- Directed by: John Barker
- Written by: John Barker; Lev David; Philip Roberts;
- Produced by: John Barker; Dan Jawitz; Thembalethu Mfebe; Joel Phiri; Tshepiso Chikapa Phiri;
- Cinematography: Motheo Moeng
- Edited by: Saki Bergh
- Music by: Loukman Adams; Kyle Shepherd;
- Production companies: Barking Rat; Known Associates Entertainment;
- Release dates: 14 June 2022 (eVOD); 10 September 2022 (TIFF);
- Running time: 117 minutes
- Country: South Africa
- Languages: English; Afrikaans;

= The Umbrella Men =

The Umbrella Men is a 2022 South African crime comedy film directed by John Barker.

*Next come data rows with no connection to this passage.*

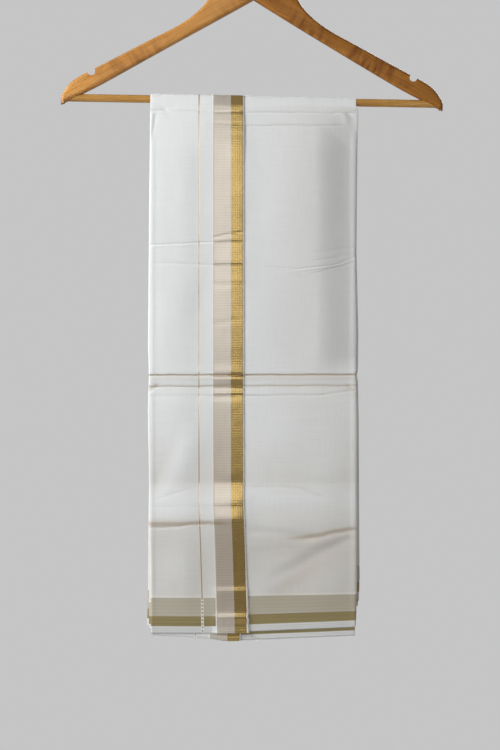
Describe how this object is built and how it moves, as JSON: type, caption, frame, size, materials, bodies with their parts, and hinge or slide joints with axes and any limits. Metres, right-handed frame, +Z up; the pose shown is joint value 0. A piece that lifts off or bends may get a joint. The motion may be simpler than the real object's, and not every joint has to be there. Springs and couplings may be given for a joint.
{
  "type": "folded dhoti cloth on a wooden coat hanger",
  "caption": "White cotton dhoti with gold zari borders, folded to a narrow packet and hung over the bar of a wooden hanger with a wire hook.",
  "frame": {"origin": "inside of the hook's top, where the hanger hangs on a rail or peg", "axes": "+Z up, +X to the viewer's right, front of the packet towards -Y"},
  "size_m": [0.4451, 0.0256, 0.8676],
  "materials": {
    "varnished_wood": "honey-brown hardwood under clear satin varnish, grain along each arm",
    "bar_wood": "pale turned hardwood dowel, lightly varnished",
    "hook_wire": "bent round steel wire, nickel plated",
    "dhoti_cotton": "plain woven fine white cotton with grey-green and gold zari borders, pressed and starched"
  },
  "bodies": {
    "root": {"arm_left": "varnished_wood", "arm_right": "varnished_wood", "trouser_bar": "bar_wood", "hook": "hook_wire", "inner_folds": "dhoti_cotton", "main_panel": "dhoti_cotton", "turned_under_panel": "dhoti_cotton", "turned_panel": "dhoti_cotton"}
  },
  "joints": []
}
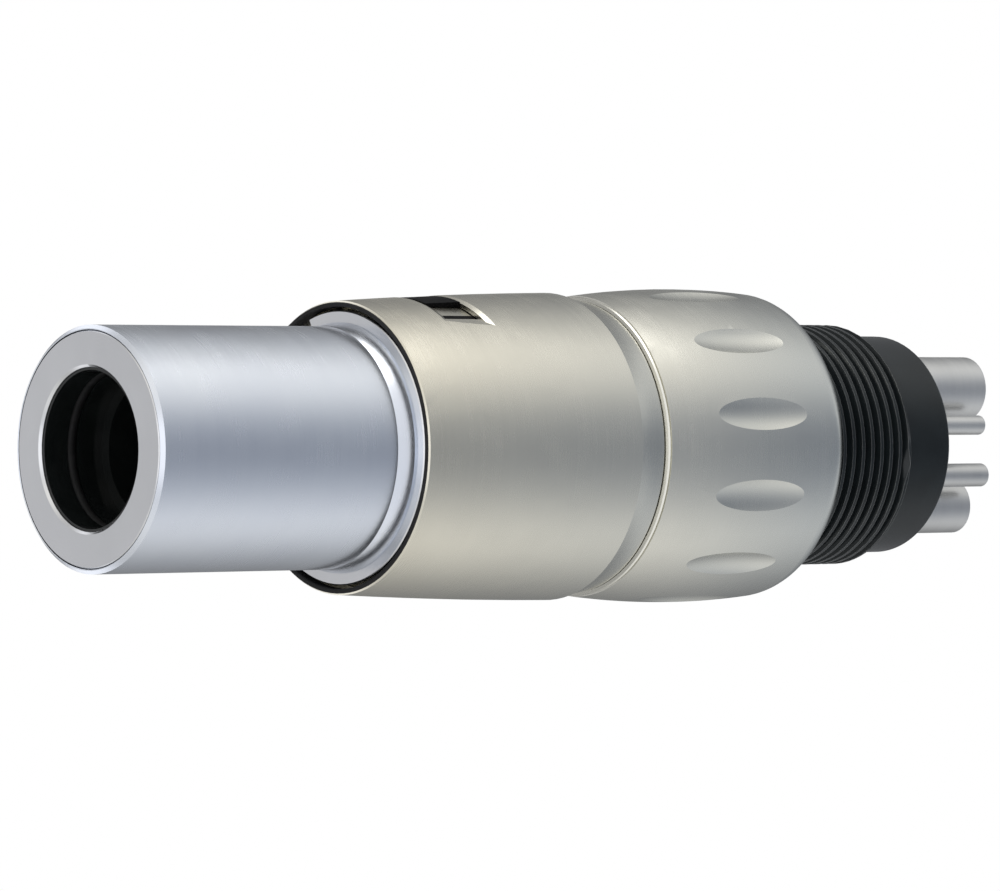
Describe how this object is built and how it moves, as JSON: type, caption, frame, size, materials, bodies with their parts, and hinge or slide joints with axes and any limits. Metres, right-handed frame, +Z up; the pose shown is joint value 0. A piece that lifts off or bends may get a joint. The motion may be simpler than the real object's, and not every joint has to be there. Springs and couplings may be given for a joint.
{
  "type": "dental handpiece hose coupling",
  "caption": "Cylindrical quick-release coupling between a dental handpiece and its hose: smooth front tube, sliding shell, finger-scooped water regulator ring, threaded rear with tubes.",
  "frame": {"origin": "centre of the flat rear face, where the hose's gasket seats", "axes": "+X along the coupling's axis, out of the rear towards the hose; +Z up, through the middle of the spring-loaded upper claw; +Y completes the frame, so the side with the air and water tubes faces -Y"},
  "size_m": [0.0602, 0.0174, 0.0174],
  "materials": {
    "satin_metal": "satin, fine brushing",
    "bright_tube": "bright satin",
    "polished_metal": "polished",
    "core_metal": "machined",
    "black_metal": "black oxide, semi-gloss",
    "tube_metal": "fine satin",
    "black_liner": "black, low gloss",
    "rubber": "black",
    "enamel": "gloss black",
    "spring_steel": "drawn wire",
    "brass": "machined",
    "contact_gold": "plated",
    "insulator": "matte",
    "ceramic": "white ceramic",
    "lens": "clear",
    "board": "circuit board"
  },
  "bodies": {
    "coupling_core": {"front_tube": "bright_tube", "nose_ring": "polished_metal", "guide_ring": "polished_metal", "core_body": "core_metal", "core_friction_ring": "rubber", "connector_body": "black_metal", "manifold_gasket": "rubber", "core_screws": "core_metal", "seal_cartridge": "black_liner", "light_board": "board", "light_body": "ceramic", "light_lens": "lens", "light_leads": "contact_gold", "contact_pins": "contact_gold", "pin_insulators": "insulator", "valve_seat": "brass", "valve_spring": "spring_steel", "release_spring": "spring_steel", "claw_pins": "core_metal", "claw_springs": "spring_steel", "exhaust_tube": "tube_metal", "drive_air_tube": "tube_metal", "water_tube": "tube_metal", "chip_air_tube": "tube_metal", "bore_seal_1": "rubber", "bore_seal_2": "rubber", "bore_seal_3": "rubber", "bore_seal_4": "rubber"},
    "release_shell": {"body_sleeve": "satin_metal", "front_cushion_ring": "rubber", "snap_ring": "spring_steel", "spring_seat_ring": "core_metal", "link_pins": "core_metal", "release_finger_upper": "core_metal", "release_finger_lower": "core_metal", "setting_inlay": "enamel"},
    "regulator": {"regulator_ring": "satin_metal", "indicator_drum": "satin_metal", "setting_mark": "enamel", "cam_ring": "brass"},
    "needle": {"regulator_needle": "brass", "needle_seal": "rubber"},
    "upper_claw": {"lock_claw_upper": "core_metal"},
    "lower_claw": {"lock_claw_lower": "core_metal"},
    "non_return_ball": {"valve_ball": "core_metal"}
  },
  "joints": [
    {"name": "release_slide", "type": "slide", "parent": "coupling_core", "child": "release_shell", "axis": [1, 0, 0], "range_m": [0, 0.0012], "stiffness_N_per_m": 1500, "springref_m": -0.003, "deforming": ["release_spring", "claw_springs"]},
    {"name": "regulator_turn", "type": "hinge", "parent": "release_shell", "child": "regulator", "pos_m": [-0.0158, 0, 0], "axis": [1, 0, 0], "range_deg": [-60, 60]},
    {"name": "needle_slide", "type": "slide", "parent": "coupling_core", "child": "needle", "axis": [0, -0.9083, -0.4183], "range_m": [-0.000301, 0.000301]},
    {"name": "upper_claw_rock", "type": "hinge", "parent": "coupling_core", "child": "upper_claw", "pos_m": [-0.0466, 0, 0.0046], "axis": [0, 1, 0], "range_deg": [0, 5.01]},
    {"name": "lower_claw_rock", "type": "hinge", "parent": "coupling_core", "child": "lower_claw", "pos_m": [-0.0466, 0, -0.0046], "axis": [0, -1, 0], "range_deg": [0, 5.01]},
    {"name": "valve_lift", "type": "slide", "parent": "coupling_core", "child": "non_return_ball", "axis": [-1, 0, 0], "range_m": [0, 0.0006], "stiffness_N_per_m": 15, "springref_m": -0.002, "deforming": ["valve_spring"]}
  ],
  "couplings": [
    {"joint": "needle_slide", "follows": "regulator_turn", "m_per_rad": -0.00028648},
    {"joint": "upper_claw_rock", "follows": "release_slide", "rad_per_m": 72.722},
    {"joint": "lower_claw_rock", "follows": "release_slide", "rad_per_m": 72.722}
  ]
}
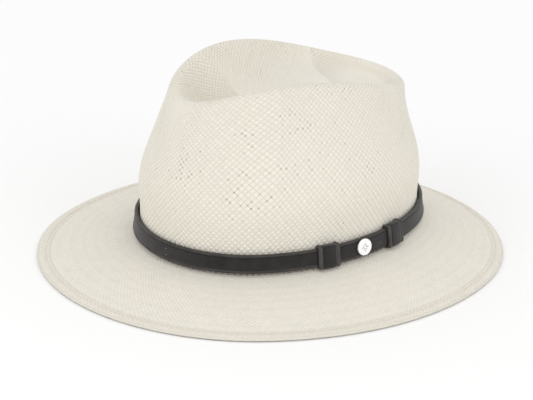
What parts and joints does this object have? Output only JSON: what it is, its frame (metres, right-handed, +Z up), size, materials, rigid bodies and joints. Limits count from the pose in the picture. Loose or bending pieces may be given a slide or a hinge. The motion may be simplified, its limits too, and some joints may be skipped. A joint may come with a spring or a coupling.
{
  "type": "panama hat",
  "caption": "Panama hat with a dented teardrop crown, a down-turned brim, and a leather strap with two sliding keepers and a round badge.",
  "frame": {"origin": "middle of the brim's edge, on the table that the brim stands on", "axes": "+Z up out of the crown, -Y the front of the hat, +X the wearer's left"},
  "size_m": [0.2986, 0.3372, 0.1391],
  "materials": {
    "straw": "woven paper straw",
    "wire": "spring steel",
    "straw_thread": "cotton thread",
    "sweatband": "cotton twill",
    "reed": "extruded",
    "band_thread": "thread",
    "bow_ribbon": "satin ribbon",
    "strap_leather": "smooth, rolled edge",
    "suede": "suede",
    "patch_leather": "plain",
    "tack_thread": "thread",
    "enamel": "white enamel",
    "badge_metal": "satin"
  },
  "bodies": {
    "hat": {"straw_body": "straw", "brim_wire": "wire", "hem_stitching": "straw_thread", "sweatband": "sweatband", "sweatband_reed": "reed", "sweatband_stitching": "band_thread", "sweatband_bow": "bow_ribbon", "strap": "strap_leather", "strap_suede": "suede", "strap_patch": "patch_leather", "strap_tacks": "tack_thread", "badge_face": "enamel", "badge_rivet": "badge_metal", "rivet_washer": "badge_metal"},
    "front_keeper": {"keeper_front": "strap_leather", "keeper_front_suede": "suede"},
    "rear_keeper": {"keeper_rear": "strap_leather", "keeper_rear_suede": "suede"}
  },
  "joints": [
    {"name": "front_keeper_slide", "type": "hinge", "parent": "hat", "child": "front_keeper", "pos_m": [-0.04886, 0.0054, 0.0202], "axis": [0, -0.0436, 0.999], "range_deg": [-12, 0.5]},
    {"name": "rear_keeper_slide", "type": "hinge", "parent": "hat", "child": "rear_keeper", "pos_m": [-0.04886, 0.0054, 0.0202], "axis": [0, -0.0436, 0.999], "range_deg": [-5, 7]}
  ]
}
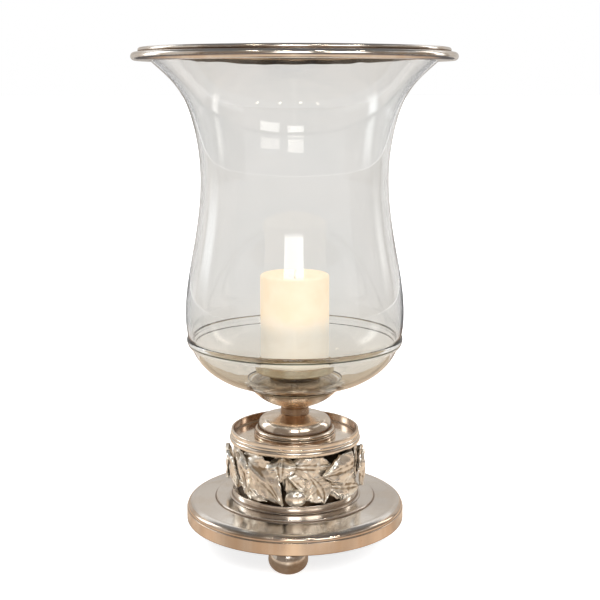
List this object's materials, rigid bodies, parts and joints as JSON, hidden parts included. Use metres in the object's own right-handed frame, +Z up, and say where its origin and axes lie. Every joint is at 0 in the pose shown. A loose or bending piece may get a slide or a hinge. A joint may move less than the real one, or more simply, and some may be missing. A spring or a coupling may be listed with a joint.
{
  "type": "hurricane candle lantern",
  "caption": "Bell-shaped glass hurricane lantern with a plated rim, on a turned socle and beaded tray over a leaf-wrapped drum, stepped round base and ball feet, holding a pillar candle.",
  "frame": {"origin": "on the surface the lantern stands on, under its axis", "axes": "+Z up along the axis of the glass; -Y is the front, the side the picture shows; +X to the right in the picture"},
  "size_m": [0.317, 0.317, 0.5092],
  "materials": {
    "silver_plate": "polished silver plate over brass, warm",
    "cast_silver": "silver plate on a cast relief, half bright, darker in the hollows",
    "drum_metal": "tarnished dark",
    "iron": "plain, hidden in the base",
    "fastener_steel": "plain",
    "felt": "matt wool felt",
    "clear_glass": "clear, blown",
    "wax": "ivory candle wax, silky",
    "wick_cotton": "charred cotton"
  },
  "bodies": {
    "stand": {"foot_front": "silver_plate", "foot_rear_right": "silver_plate", "foot_rear_left": "silver_plate", "foot_screw_front": "fastener_steel", "foot_screw_rear_right": "fastener_steel", "foot_screw_rear_left": "fastener_steel", "ballast_plate": "iron", "base_cover": "silver_plate", "base_collar": "silver_plate", "drum": "drum_metal", "front_leaf_01": "cast_silver", "front_leaf_02": "cast_silver", "front_leaf_03": "cast_silver", "front_leaf_04": "cast_silver", "front_leaf_05": "cast_silver", "front_leaf_06": "cast_silver", "front_leaf_07": "cast_silver", "front_leaf_08": "cast_silver", "front_leaf_09": "cast_silver", "front_leaf_10": "cast_silver", "front_leaf_11": "cast_silver", "front_leaf_12": "cast_silver", "front_leaf_13": "cast_silver", "rear_leaf_01": "cast_silver", "rear_leaf_02": "cast_silver", "rear_leaf_03": "cast_silver", "rear_leaf_04": "cast_silver", "rear_leaf_05": "cast_silver", "rear_leaf_06": "cast_silver", "rear_leaf_07": "cast_silver", "rear_leaf_08": "cast_silver", "rear_leaf_09": "cast_silver", "rear_leaf_10": "cast_silver", "rear_leaf_11": "cast_silver", "rear_leaf_12": "cast_silver", "rear_leaf_13": "cast_silver", "front_berry": "cast_silver", "rear_berry": "cast_silver", "gallery_tray": "silver_plate", "socle": "silver_plate", "glass_cup": "silver_plate", "lower_felt": "felt", "upper_felt": "felt", "glass_vessel": "clear_glass", "rim_collar": "silver_plate", "candle_plate": "silver_plate", "tie_rod": "fastener_steel", "tie_washer": "fastener_steel", "tie_nut": "fastener_steel"},
    "candle": {"candle": "wax", "wick": "wick_cotton"}
  },
  "joints": [
    {"name": "candle_lift", "type": "slide", "parent": "stand", "child": "candle", "axis": [0, 0, 1], "range_m": [0, 0.33]}
  ]
}
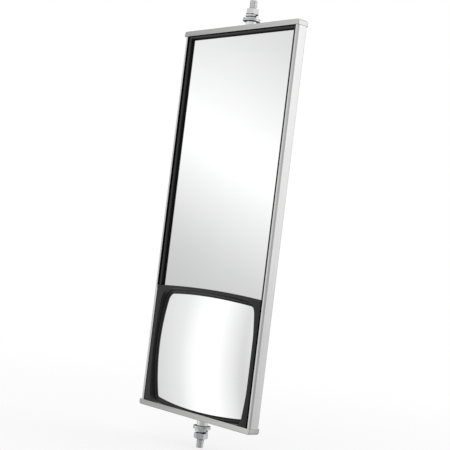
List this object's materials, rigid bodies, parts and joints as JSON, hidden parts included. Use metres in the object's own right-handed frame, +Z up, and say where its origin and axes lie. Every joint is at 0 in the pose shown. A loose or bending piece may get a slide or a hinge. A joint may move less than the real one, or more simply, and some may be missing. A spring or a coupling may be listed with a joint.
{
  "type": "towing mirror",
  "caption": "Tall rectangular towing mirror head: flat mirror over a smaller convex mirror in a folded stainless shell, with a threaded clamping stud at each end.",
  "frame": {"origin": "on the common axis of the two studs, half way between the end caps", "axes": "+Z up along the studs, -Y out of the face of the mirrors, +X to the right of someone looking at the glass"},
  "size_m": [0.1778, 0.0354, 0.4664],
  "materials": {
    "stainless_shell": "stainless sheet, brushed along the length",
    "stainless_cap": "stainless pressing, brushed, slightly polished on the bends",
    "flat_mirror": "silvered flat glass, polished",
    "convex_mirror": "silvered spherical glass, polished",
    "gasket_rubber": "matt black rubber channel",
    "bezel_moulding": "matt black moulded rubber",
    "board": "hardboard, hidden behind the glass",
    "foam": "closed-cell foam, hidden behind the glass",
    "zinc_steel": "steel with bright zinc plate",
    "rivet_aluminium": "plain aluminium"
  },
  "bodies": {
    "head": {"back_shell": "stainless_shell", "top_end_cap": "stainless_cap", "bottom_end_cap": "stainless_cap", "flat_glass": "flat_mirror", "flat_glass_gasket": "gasket_rubber", "convex_glass": "convex_mirror", "convex_bezel": "bezel_moulding", "backing_board": "board", "flat_backing_pad": "foam", "convex_backing_pad": "foam", "top_stud_plate": "zinc_steel", "bottom_stud_plate": "zinc_steel", "top_stud": "zinc_steel", "bottom_stud": "zinc_steel", "top_collar": "zinc_steel", "bottom_collar": "zinc_steel", "top_cap_rivets": "rivet_aluminium", "bottom_cap_rivets": "rivet_aluminium"},
    "top_inner_washer": {"top_inner_washer": "zinc_steel"},
    "top_clamp": {"top_lock_washer": "zinc_steel"},
    "top_outer_washer": {"top_outer_washer": "zinc_steel"},
    "top_nut": {"top_nut": "zinc_steel"},
    "bottom_inner_washer": {"bottom_inner_washer": "zinc_steel"},
    "bottom_clamp": {"bottom_lock_washer": "zinc_steel"},
    "bottom_outer_washer": {"bottom_outer_washer": "zinc_steel"},
    "bottom_nut": {"bottom_nut": "zinc_steel"}
  },
  "joints": [
    {"name": "top_inner_washer_spin", "type": "hinge", "parent": "head", "child": "top_inner_washer", "pos_m": [0, 0, 0.21145], "axis": [0, 0, 1], "continuous": true},
    {"name": "top_clamp_slide", "type": "slide", "parent": "head", "child": "top_clamp", "axis": [0, 0, 1], "range_m": [0, 0.0085]},
    {"name": "top_nut_spin", "type": "hinge", "parent": "top_clamp", "child": "top_nut", "pos_m": [0, 0, 0.2208], "axis": [0, 0, 1], "range_deg": [0, 2170]},
    {"name": "top_outer_washer_spin", "type": "hinge", "parent": "top_clamp", "child": "top_outer_washer", "pos_m": [0, 0, 0.2131], "axis": [0, 0, 1], "continuous": true},
    {"name": "bottom_inner_washer_spin", "type": "hinge", "parent": "head", "child": "bottom_inner_washer", "pos_m": [0, 0, -0.21145], "axis": [0, 0, -1], "continuous": true},
    {"name": "bottom_clamp_slide", "type": "slide", "parent": "head", "child": "bottom_clamp", "axis": [0, 0, -1], "range_m": [0, 0.0085]},
    {"name": "bottom_nut_spin", "type": "hinge", "parent": "bottom_clamp", "child": "bottom_nut", "pos_m": [0, 0, -0.2208], "axis": [0, 0, -1], "range_deg": [0, 2170]},
    {"name": "bottom_outer_washer_spin", "type": "hinge", "parent": "bottom_clamp", "child": "bottom_outer_washer", "pos_m": [0, 0, -0.2131], "axis": [0, 0, -1], "continuous": true}
  ],
  "couplings": [
    {"joint": "top_nut_spin", "follows": "top_clamp_slide", "rad_per_m": 4452.7},
    {"joint": "bottom_nut_spin", "follows": "bottom_clamp_slide", "rad_per_m": 4452.7}
  ]
}
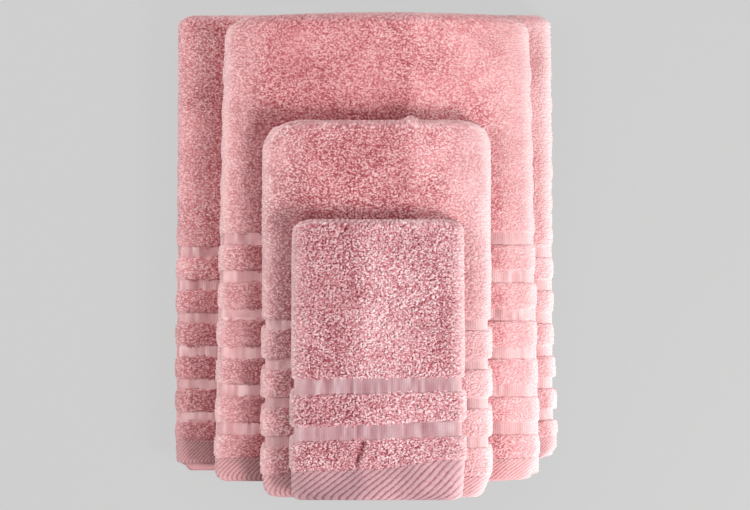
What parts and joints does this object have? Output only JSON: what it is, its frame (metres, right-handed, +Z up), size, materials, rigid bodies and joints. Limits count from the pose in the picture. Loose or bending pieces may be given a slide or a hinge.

It was released through eVOD in South Africa on 14 June 2022. It screened at the Toronto International Film Festival (TIFF) that September, where it competed in the Contemporary World Cinema category. It was awarded Best Film at London's Film Africa Fest.

==Production==
John Barker first came up with the concept for The Umbrella Men over 10 years before the film would eventually be made into feature length. Set in Bo-Kaap, principal photography took place on location in Cape Town.

The sequel, The Umbrella Men: Escape From Robben Island in 2024.